BRIEF:
Count the lines below that contain the word "parts" and give only the number.

○ ○ ○ ○

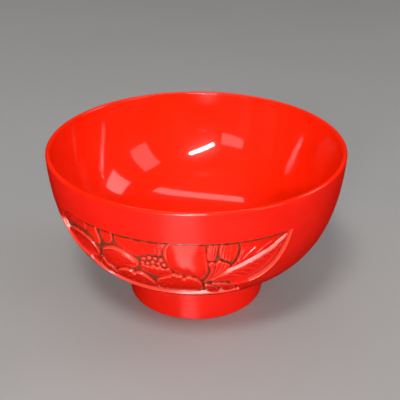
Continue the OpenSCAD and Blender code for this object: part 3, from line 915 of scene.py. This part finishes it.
# Each piece: node, finish, outline of angles and heights, shape, and its middle where one is set
RELIEF = [
    ("round_petal", PETAL,
     [(-11.9, 49.2), (-10.8, 52.4), (-8.4, 53.9), (-3, 53.9), (2.4, 53.9), (3.1, 50), (3.8, 45.2),
      (4.5, 41), (4.4, 38.4), (3.4, 36.4), (1.9, 34.8), (0.4, 36.2), (-2.6, 37.8), (-5.4, 37.9),
      (-8.5, 39.5), (-10.8, 42.8), (-11.8, 46)],
     round_petal_shape, (-4, 45)),
    ("lower_middle_petal", PETAL,
     [(-16.9, 30.4), (-16, 33.1), (-14, 35.1), (-11.2, 36.5), (-9.4, 37.8), (-8.4, 38.1), (-7.5, 37.4),
      (-6.4, 37.6), (-5.4, 37.1), (-4.8, 35.5), (-4.1, 36.4), (-3, 37), (-1.8, 36.5), (-1, 35.9),
      (0.6, 35), (1.9, 33.2), (2.6, 31), (2.9, 28.4), (1.4, 23.8), (-6, 23.3), (-13.5, 23.6),
      (-16.2, 26.8)],
     lower_petal_shape([[(-14.9, 27.4), (-14.2, 30.2), (-12.4, 33)]]), (-7, 31)),
    ("lower_left_petal", PETAL,
     [(-36.4, 30.6), (-34.6, 32.9), (-32.4, 34.7), (-30.2, 35.8), (-28.2, 36.2), (-26.4, 35.8),
      (-25.3, 34.6), (-24.5, 35.8), (-23.2, 36.2), (-21.4, 35.7), (-19.4, 33.8), (-17.8, 31),
      (-17.4, 28), (-18.6, 23.7), (-25, 23.2), (-32, 23.9), (-37, 26.2)],
     lower_petal_shape([[(-33.4, 28.4), (-31, 31), (-28.4, 32.6)]]), (-26.4, 31)),
    ("left_petal", PETAL,
     [(-39.2, 40.5), (-38.2, 42.8), (-36.6, 44.4), (-34, 45.8), (-31.2, 46.4), (-28.2, 45.9),
      (-25.6, 44.8), (-23.4, 43.1), (-22.2, 41.2), (-22.6, 39.6), (-24.4, 38.3), (-27.6, 37.2),
      (-30.6, 36.4), (-33.2, 34.6), (-35.8, 33.6), (-38, 34.8), (-39.4, 37.4)],
     left_petal_shape, None),
    ("upper_petal", PETAL,
     [(-30, 53.5), (-24, 53.9), (-16, 53.9), (-9.8, 53.8), (-11.3, 51.6), (-12.4, 49), (-13.3, 47),
      (-17, 46.9), (-19.8, 45.9), (-22, 44.9), (-23.6, 44.7), (-26.2, 46.2), (-29.4, 47.4), (-30.4, 50)],
     upper_petal_shape, (-19.5, 50)),
    ("inner_petal", PETAL,
     [(-21.6, 39.9), (-21, 38), (-18.6, 36.2), (-16, 35.4), (-13, 36), (-10.4, 37.6), (-9.3, 39.2),
      (-10.4, 40.8), (-12, 40.2), (-13.4, 40.4), (-15.2, 40.5), (-17.2, 40.6), (-19.2, 40.8),
      (-20.8, 41)],
     inner_petal_shape, (-15.6, 38.4)),
    ("far_left_petal", PETAL,
     [(-40.4, 37.2), (-39.6, 34.2), (-37.4, 32), (-37.2, 28.8), (-40, 27), (-44, 28.4), (-45.2, 31.6),
      (-43, 34.8)],
     plain_petal_shape(0.95, [[(-43.4, 29.6), (-42, 33), (-40.4, 36)],
                              [(-40.6, 28.4), (-39.8, 31), (-38.2, 33)]]), None),
    ("strip_petal", PETAL,
     [(-44.2, 53.5), (-39.6, 53.7), (-38.9, 50.6), (-38.3, 47.4), (-39, 44.9), (-41.4, 45.6),
      (-43.4, 47.8), (-44.6, 50.6)],
     plain_petal_shape(1.0, [[(-43, 52.6), (-42.2, 49.6), (-39.4, 46.4)],
                             [(-41, 53), (-40.4, 50), (-39, 47.8)]]), (-41.2, 49.6)),
    ("calyx", PETAL,
     [(4.5, 43.6), (5.5, 44.6), (6.4, 44.4), (7, 43.7), (7.8, 44.7), (8.7, 45), (9.7, 44.2),
      (11.4, 43.4), (12.5, 42.2), (11.4, 40), (9, 37.5), (6.8, 35.6), (4.9, 33.6), (3.2, 33.2),
      (4.4, 35.6), (5.2, 38), (5.5, 40.6), (5.1, 42.2)],
     calyx_shape, (8.2, 41.2)),
    ("slim_bud", PETAL,
     [(3.9, 49.8), (4.2, 53.2), (6, 53.8), (7.8, 53.4), (7.4, 50), (6.9, 46.8), (6.1, 45.3),
      (4.7, 45.4), (3.9, 46.9)],
     bud_shape(1.05, 0.1, (-0.4, 0.05, 0.5)), None),
    ("full_bud", PETAL,
     [(8.1, 50), (8.8, 53.2), (11.4, 53.8), (14.3, 53.4), (14.8, 50), (14.4, 46.8), (13.3, 44.4),
      (11.8, 44.5), (10, 45.6), (8.6, 46.9)],
     bud_shape(1.2, 0.05, (-0.62, -0.3, 0.02, 0.55)), None),
    ("left_bud", PETAL,
     [(-36.6, 52.6), (-34, 53.7), (-31.9, 53), (-31.8, 49.6), (-33.4, 47.7), (-35.6, 47.6),
      (-36.7, 49.8)],
     plain_petal_shape(0.95), None),
    ("right_leaf_upper_blade", LEAF,
     [(13.1, 41.1), (14.6, 43.6), (15.5, 46.8), (15.9, 50), (15.4, 53.6), (22, 53.8), (33.4, 53.6),
      (30.2, 49.8), (25, 46.8), (19.6, 44.1), (15.6, 42)],
     leaf_shape(0.95, UPPER_STRANDS, 0.3, -0.3), (20.6, 49)),
    ("right_leaf_lower_blade", LEAF,
     [(5.6, 34.2), (8.8, 36.8), (12.4, 39.1), (16.4, 40.8), (22, 43.4), (28, 46.6), (32, 49.4),
      (34.4, 51.8), (33.1, 48.2), (31.7, 43.9), (29.2, 39.8), (26.1, 36.7), (22.9, 34.6), (19.4, 33.4),
      (14, 33.4), (9, 33.7)],
     leaf_shape(0.95, LOWER_VEINS, 0.2, -0.24, 0.1, 0.3), (22, 38.8)),
    ("short_low_leaf", LEAF,
     [(3.4, 31.6), (5.6, 31.7), (8, 30.4), (9.6, 28.6), (10.6, 25.2), (8.4, 24.5), (5.4, 26), (4, 29.2)],
     leaf_shape(1.05, [[(4.4, 30.2), (7, 28.4), (9, 26.4)]], 0.25, 0.25, 0.35, 0.3), (7, 29)),
    ("long_low_leaf", LEAF,
     [(6.4, 32.5), (9.6, 32.3), (13.4, 31.2), (16.4, 29.4), (18.6, 26.9), (18.6, 25.3), (15, 24.7),
      (12, 26.6), (10.4, 28.8), (8.4, 30.8)],
     leaf_shape(1.05, [[(9, 31), (12.4, 29.2), (16.4, 26.6)]], 0.25, 0.25, 0.35, 0.3), (13, 29.4)),
    ("upper_left_leaf", LEAF,
     [(-63.4, 46.4), (-60.6, 49.4), (-57, 52), (-53.4, 53.4), (-49, 53.8), (-45.3, 53.6),
      (-44.9, 50.8), (-45.8, 48.6), (-50, 48.8), (-56, 48.3), (-60.4, 46.9)],
     leaf_shape(0.95, [[(-61, 48), (-54, 50.6), (-45.6, 51.2)],
                       [(-58, 50.6), (-52, 52.3), (-45.8, 52.6)]], 0.25, 0.2), (-53, 50.6)),
    ("large_left_leaf", LEAF,
     [(-61.2, 41.6), (-59, 44.2), (-55, 46.2), (-50.4, 46.9), (-46.2, 46.6), (-42.8, 45),
      (-40.9, 42.6), (-40.4, 40), (-42.6, 37.8), (-47, 36.2), (-52, 35.4), (-57, 36.6), (-60.4, 39)],
     leaf_shape(1.05, BIG_LEFT_VEINS, 0.19, 0.16, 0.42, 0.4), None),
    ("small_left_leaf", LEAF,
     [(-50.2, 33.4), (-47.8, 35.1), (-44, 36.7), (-41.2, 37.6), (-43.4, 35), (-45.9, 32), (-48.4, 31)],
     leaf_shape(0.85, [[(-49, 33), (-46, 34.4), (-42, 36.8)]], 0.2, 0.2), (-46, 34.4)),
]
MIDRIB_LINE = [(5.4, 34.6), (8, 36.5), (10.4, 38.3), (12.8, 39.6), (15.4, 40.7), (20, 43.1),
               (25, 45.7), (30, 48.7), (34.6, 52.2)]
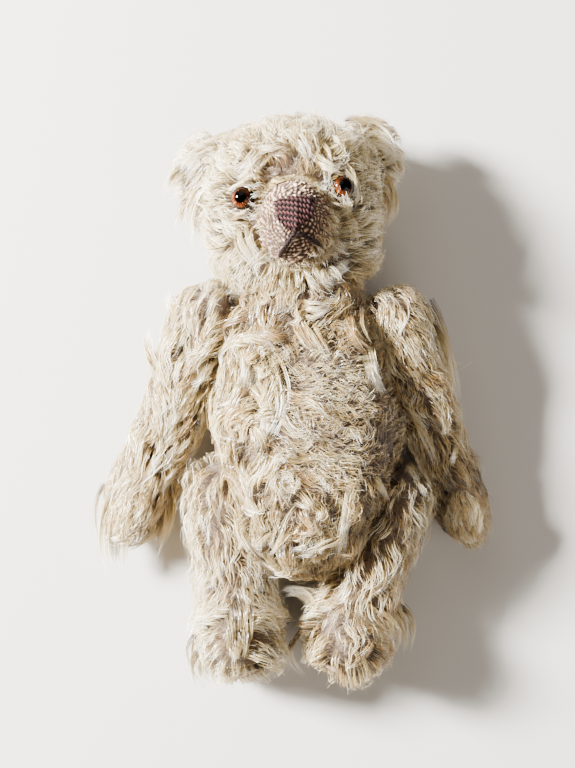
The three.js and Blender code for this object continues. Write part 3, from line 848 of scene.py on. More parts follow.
bodySkin = mohairSkin("bodySkin", "body_cloth", "torso", middle("body_cloth"), np.array([0.0, -1.0, 0.0]),
                      30, 40, 0.9, 21, bodyWear)
growPile("bodyPile", bodySkin, "torso", bodyLook, bodyComb, bodyThickness, bodyLength, bodyTint, 100,
         bodyBunch)
growPile("bodyFuzz", bodySkin, "torso", bodyFuzz, bodyComb, fuzzThickness, evenly(7.0),
         lambda p: 0.56 - 0.35 * bodyBald(p), 110)
growPile("bodyRopes", bodySkin, "torso", bodyRopes, bodyComb, ropeThickness, lambda p: bodyLength(p) + 3,
         lambda p: bodyTint(p) + 0.1, 120)
bodyWisps = [
    # course, strands, spread, shade
    ([(-23.9, 38, 3), (-28, 31.6, 4), (-26.1, 23.7, 3)], 300, 3.0, 0.3),
    ([(-13.5, 37, 3), (-15.4, 30.7, 4), (-9.7, 24.4, 3)], 300, 3.0, 0.32),
    ([(-3.0, 36, 3), (-1.0, 30, 4), (3.0, 24, 3)], 220, 3.0, 0.38),
    ([(12.0, 36, 3), (13.5, 29, 4), (18.0, 24, 3)], 260, 3.0, 0.3),
    ([(-25.0, 30, 2), (-20.0, 21, 4), (-22.0, 10, 3)], 260, 2.6, 0.75),
    ([(21.4, 39.6, 3), (20.4, 30.1, 4), (24.5, 19.9, 3)], 300, 2.5, 0.3),
    ([(18.8, 26.9, 2), (19.5, 19, 4), (23.6, 9.5, 3)], 260, 1.8, 0.95),
    ([(-3.3, 39.5, 3), (1.4, 37, 5), (6.8, 38.9, 4)], 100, 1.8, 0.9),
    ([(-27.1, 17.4, 2), (-31.2, 7.9, 3), (-28, -1.6, 3), (-19.2, -8.6, 2)], 150, 1.8, 0.8),
    ([(-22.3, 14.2, 2), (-15.4, 8.5, 3.5), (-13.5, 0, 3.5), (-19.2, -8, 2.5)], 150, 1.8, 0.85),
    ([(-15.4, 26.9, 2), (-11.3, 16.8, 3), (-9, 6.3, 3), (-13.5, -4.8, 2.5)], 140, 1.8, 0.75),
    ([(-13.5, -4.8, 2), (-15.4, -14.3, 3), (-22.3, -20.6, 3), (-26.1, -23.8, 2)], 150, 1.8, 0.8),
    ([(-19.2, -23.8, 2), (-15.4, -33.3, 3.5), (-8.1, -42.2, 3.5), (-3.3, -46.6, 3)], 160, 2.0, 0.85),
    ([(15, -14.3, 2), (12.5, -22.2, 3.5), (10.6, -33.3, 3.5), (9.3, -42.8, 3)], 160, 1.5, 0.95),
    ([(19.5, -15.9, 2), (22, -20, 3.5), (25.8, -25.4, 3)], 90, 1.4, 0.98),
    ([(-1.8, -9.5, 2), (-9.7, -11.8, 3), (-12.2, -19, 3), (-5.9, -23.8, 2)], 90, 2.2, 0.8),
]
growWisps("bodyWisps", bodySkin, "torso", "body_cloth", bodyWisps, 150)


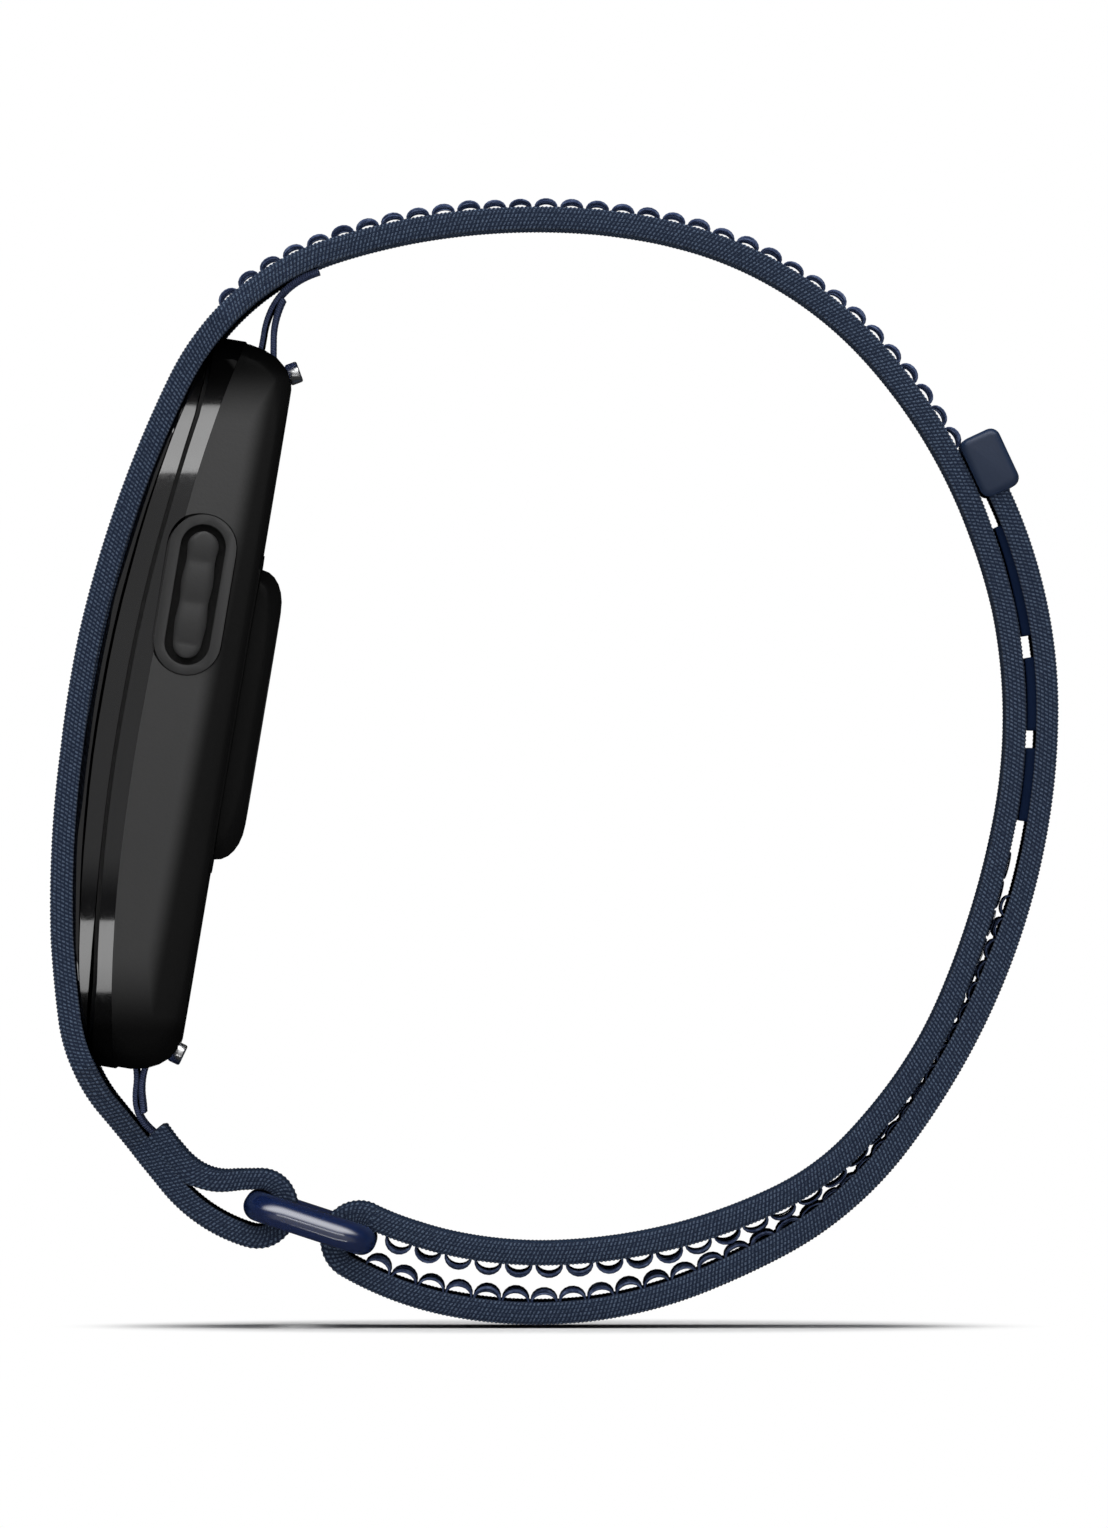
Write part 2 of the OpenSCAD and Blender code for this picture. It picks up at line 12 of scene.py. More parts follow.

○ ○ ○ ○

FINISHED EXERCISE:
2